In these terms, it can be explained that Canada will resume growth and be able to raise interest rates, but only if the global economy leads the way. The BC economy is thus hinged on what happens across Canada, and the SCRD upon what happens in BC. It’s a familiar picture.
There are, however, two plausible outcomes for growth in G8 countries after a housing crisis. One is a pattern of renewed growth, spurred on by measures such as stimulus spending, interest rate declines, and improvement of exports. The other is a pattern of repeating recessions, continued export weakness, and stagnant growth in the midst of inflation (stagflation). This is the pattern exemplified by Japan after their housing crash in the early 90’s, where a ‘real growth’ pattern has not since returned to Japan.
Global recovery, in real terms, has not happened since 2009. Even propped up by the lowest interest rates the world has ever known, the G8 countries have not responded with real growth patterns, based on rising exports. If you were to push interest rates back up to levels seen in 1999, the current ‘marginal recovery’ would flounder nearly immediately. The pattern exemplified by Japan after their housing crash could potentially be realized in G8 countries, and persist unless some change occurs.
My take on the numbers
Slide by slide, Pastrick presented a very difficult pattern emerging for the Sunshine Coast.
Let’s take the following 8 local measures, listed in his slides, as exemplary:
- Housing starts are at their lowest in 2 decades (page 62)
- 4 years running of population declines in SCRD (page 39)
- Dependency ratio projected to reach 80% within 10 years (page 6)
- Large outflow migration of people aged 15-34 (page 41)
- Less people now working within the SCRD, GVRD workplaces are growing in weight (page 46)
- Declining employment in resources, manufacturing and construction (page 49)
- Shift towards service sector (decidedly low-wage) in employment (page 48)
- Lowest housing sales seen since the mid 1980’s (page 56)
Taken together, these numbers present a picture that I would not assume is ‘cautiously optimistic’.
Marry these numbers with the qualitative responses contained in the 2014 Vital Signs survey, where 75% of respondents indicated the state of the local economy was of concern and in need of attention.
It shows a story of very real weakness, decline and atrophy in the key areas of population growth, job creation and housing investment.
According to Pastrick, we need to see growth elsewhere, in the US and across Canada, before we’ll see any positive response in our local numbers.
In question period, I asked a pointed question, that I felt gets to the heart of the issue: “Since we’re waiting for exports to lead growth, this points to ‘current accounts’ deficit as the key determinant for recovery. What plausible mechanism do we have in BC to improve this?”
In response, Pastrick shrugged his shoulders “we haven’t been able to get a handle on that for 17 years, and it’s a serious problem” and wondered aloud “perhaps LNG?” (He’d already mused about the probability that BC LNG would struggle previously in his presentation).

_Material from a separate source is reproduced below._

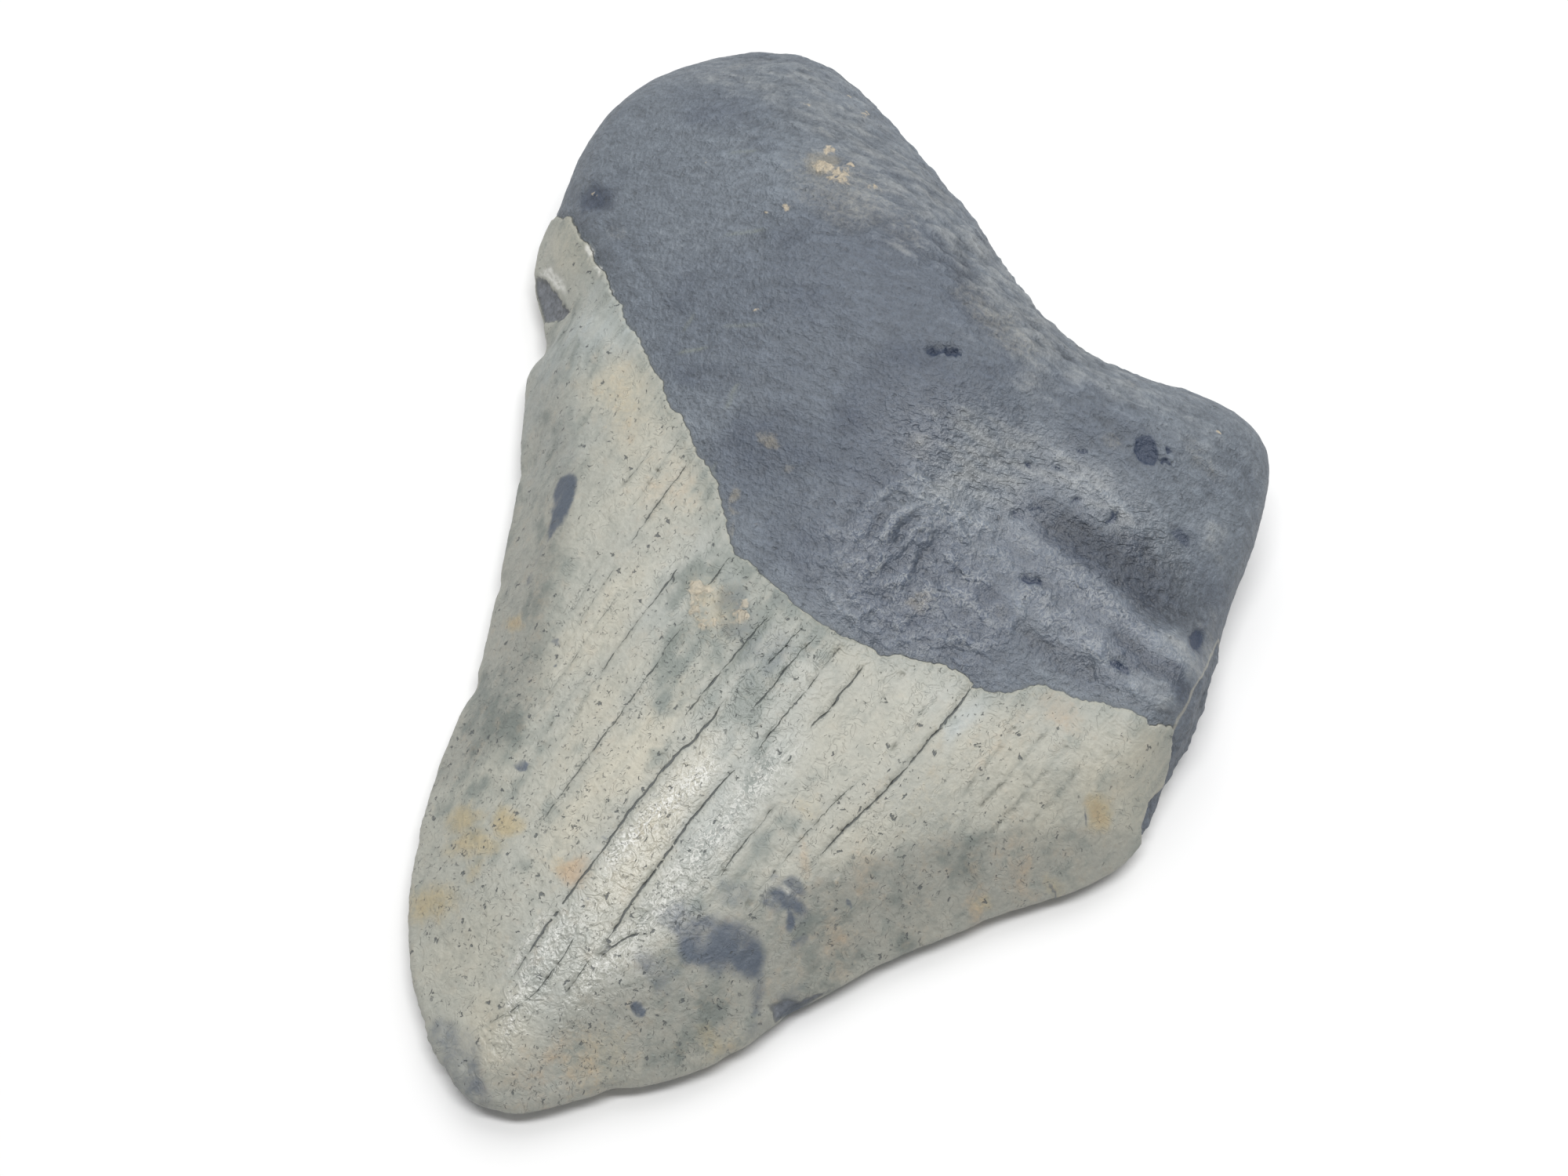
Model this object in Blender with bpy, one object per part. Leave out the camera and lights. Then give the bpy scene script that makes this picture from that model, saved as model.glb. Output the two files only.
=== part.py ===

I took it to mean that there continues to be no plan, at the very highest levels of economic thought, to improve our export base (beyond raw energy extraction).
This does not make me even cautiously optimistic that we’re headed for a sustained recovery.
What can our local government do?
For starters, all levels of government need to help ‘drive the bus’ towards better economic outcomes for everyone. The picture painted by Pastrick is not one in which individuals will be able to have influence on their own; it’s not even a picture where individual governments have enough influence on their own. We need governments, business, community groups and individuals to come together and focus on workable solutions for everyone.
We’re going to need a stronger community than we have now. Local government can be a part of creating that: but in order to have a strong community, you need people that want strong community.
We need to recognize that we are in a period of austerity, and act accordingly. We need to trim our personal spending, pay down debt, introduce cost saving mechanisms to government, and invest in education.
We need to prepare for future growth, but have systems in place that address the potential for downside: in this way we improve our resilience.
We need to open up the coordination of business and government, and support each other, with the primary focus being on employing local residents.
We need to focus on export growth, and the improvement of our trade balance. Value added exports are of primary importance, and must be encouraged by all levels of government.
If we can do all that, I’ll certainly begin to be ‘cautiously optimistic’!